I don't know if that's called calculus or precalculus in the Anglosphere, so please pardon me if I got the terminology incorrect.
I've been given the second derivative of $f(x): f''\left(x\right)=\frac{2x-1}{\sqrt{-x^2+x+6}} $.
I was asked to find $f'(x)$, if it is known that the slopes of all tangent lines to the graph of $f(x)$ in the range of $-2<x<3$ are not smaller than -1. I integrated the second derivative: $$f'\left(x\right)=\int \:\frac{2x-1}{\sqrt{-x^2+x+6}}dx\:=\:-2\sqrt{-x^2+x+6}\:+\:C$$ So the task at hand is essentially to find the value of C. The problem, however, is that I did not understand how to do that. The only thing I managed to conclude from the given information (about the slopes of the tangent lines) is that $f'\left(x\right)\ge -1$, and I don't know how to use an inequality to find C.

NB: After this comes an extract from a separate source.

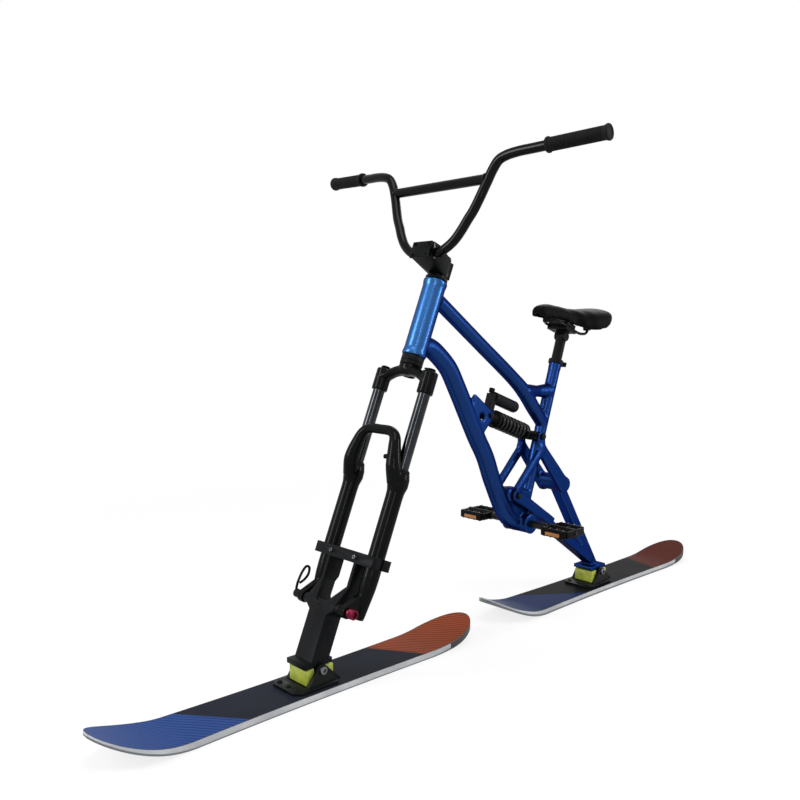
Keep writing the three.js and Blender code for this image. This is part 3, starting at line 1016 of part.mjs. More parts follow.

If someone can make it clearer, I'll be extremely glad :)
P.S. The final answer (according to the textbook) is $f'\left(x\right)=\:-2\sqrt{-x^2+x+6}\:+\:4$.
Just continue
So
For $-2 < x < 3$ we have $-2\sqrt{-x^2+x+6} + C \ge -1$
$2\sqrt{-x^2 + x + 6} \le 1 + C$
So $ C \ge \max(2\sqrt{-x^2 + x + 6})_{x\in (-2,3)} - 1$.
So must find $\max(2\sqrt{-x^2 + x + 6})_{x\in (-2,3)}$. As $-x^2 +x+6$ must be non-negative we may assume $\max(2\sqrt{-x^2 + x + 6})_{x\in (-2,3)}$ where $-x^2 + x + 6$ does (assuming we get a non-negative value).
So solving for $(-x^2 + x + 6)' = -2x + 1 = 0$ whe have at $x = \frac 12$ is an extrema (and as $(-x^2 + x + 6)'' = -2 < 0$ it is a maximum).
So $C \ge 2\sqrt{-\frac 14 + \frac 12 + 6} - 1$
$= 2\sqrt{6\frac 14}-1 = 2\sqrt {\frac {25}4} - 1=5-1 = 4$.
So
$f'(x) = -2\sqrt{-x^2+x+6} + C$ where $C \ge 4$. I don't see anything in the problem that suggest $C$ can't be larger than $4$. However if it said there were one or more tangent lines where the slope is $-1$ but none where it is less, then $C$ must equal $4$.